2023 Fiscal Year Research-status Report
新たなpost-GWAS方法論による原発性胆汁性胆管炎の発症機序の全貌解明
Project/Area Number |
22K08065
|
Research Institution | National Center for Global Health and Medicine |
Principal Investigator |
人見 祐基 国立研究開発法人国立国際医療研究センター, 研究所, 疾患ゲノム研究室長 (10525819)
|
Project Period (FY) |
2022-04-01 – 2025-03-31
|
Keywords | ゲノムワイド関連解析(GWAS) / 原発性胆汁性胆管炎(PBC) / 疾患感受性遺伝子領域 / ゲノム編集 / CD58 / PTPN2 |
Outline of Annual Research Achievements |
原発性胆汁性胆管炎(PBC)は、慢性進行性の胆汁鬱滞性肝疾患であり、胆管上皮細胞に対する自己免疫反応の関与が示唆されている一方で、その発症および進展機序は未だ不明なままである。 疾患の罹りやすさに関連する遺伝子領域を網羅的に探索するゲノムワイド関連解析(GWAS)を用いて、申請者らの研究グループはこれまでに、ヒト白血球抗原遺伝子群(HLA)をはじめとする多数の日本人PBC感受性遺伝子領域を同定するとともに(Hitomi Y, et al. 2019など)、英国などの研究グループとの国際共同研究によるGWASメタ解析を実施してきた(Cordell HJ, et al. 2021; Asselta R, et al. 2021)。 令和5年度は、アジア人においてPBC感受性との特に強い関連を示す遺伝子領域であるCD58を対象として、発症に直接寄与する機能的バリアント(causal variant)のrs10924104を、in silico解析・in vitro機能解析にて同定するとともに、このrs10924104がB細胞におけるCD58発現量を転写因子ZNF35を介して直接制御することをゲノム編集を用いて発見し、CD58に由来するPBC発症機序を解明した。 さらに、日本人を対象として症例数を増やしたGWASを実施し、新規PBC感受性遺伝子領域PTPN2を世界で初めて同定した。
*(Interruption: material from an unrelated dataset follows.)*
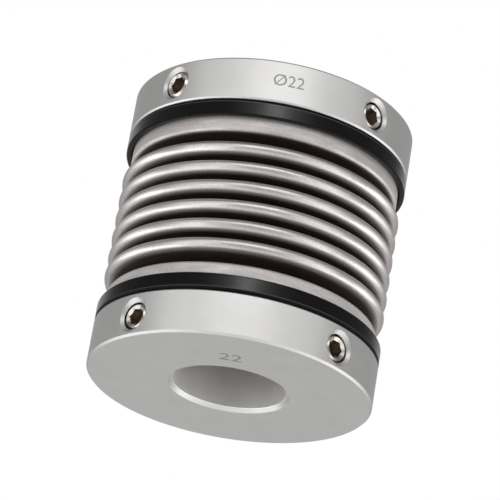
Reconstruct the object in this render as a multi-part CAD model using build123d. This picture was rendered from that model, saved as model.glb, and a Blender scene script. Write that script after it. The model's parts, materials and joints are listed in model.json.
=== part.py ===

シグナル伝達抑制型分子PTPN2には、IFN-g刺激によってPTPN2発現量が亢進しIFN-gからのシグナルそのものを抑制する「negative-feedback機構」が存在することに加え、この遺伝子領域のcausal variantであるrs2292758によってnegative-feedback機構が制御されることを、PBC患者の肝臓を対象としたトランスクリプトーム解析にてそれぞれ発見した。
|
Current Status of Research Progress |
Current Status of Research Progress
1: Research has progressed more than it was originally planned.
Reason
当初の研究計画通り、国際GWASメタ解析にて同定されたPBC感受性遺伝子の一部について、発症に寄与する機能的なバリアント(causal variant)の同定、および、そのバリアントに起因する発症分子メカニズムの解明に、それぞれ至ったため。 さらに、新たに日本人を対象として実施したGWASによって、新規PBC感受性遺伝子領域PTPN2を世界で初めて同定するとともに、PTPN2に由来するPBC発症機序を解明することができたため。
|
Strategy for Future Research Activity |
国際GWASメタ解析にて同定されたその他のPBC感受性遺伝子領域について、発症に寄与する機能的なバリアント(causal variant)の候補からの絞込み、および、バリアントに起因する発症分子メカニズムの解明をさらに推進するために、以下の解析を実施する。 1.すべてのPBC感受性遺伝子を対象としたin vitroの機能解析、特に、ゲノム編集技術を駆使し、よりcausalvariantに特化した解析を実施する。 2.バリアントによる遺伝子発現への影響を検討するためのeQTL解析を、複数の信頼できるデータベースを用いて実施する。 3.血清や末梢血単核球を用いた発現解析を実施する。
|
Causes of Carryover |
当初の研究計画に沿って研究を進めていた一方で、新たな興味深い知見が見出されたため、その知見に対する更なる解析が必要となった。 また、これら知見を論文として一流誌に発表するにあたり、査読者からの指摘に回答するための精度の高い解析を数か月という短期間で完成させる必要があったため、そこにより多くのエフォートを割くことになった。 研究計画全体としては期待以上の成果が出ている一方で、この点に関しては、研究開始当初は予見できなかった。2023年度の研究費を2024年度に繰り越すことで、当初の研究開発目的を達成することができる予定である。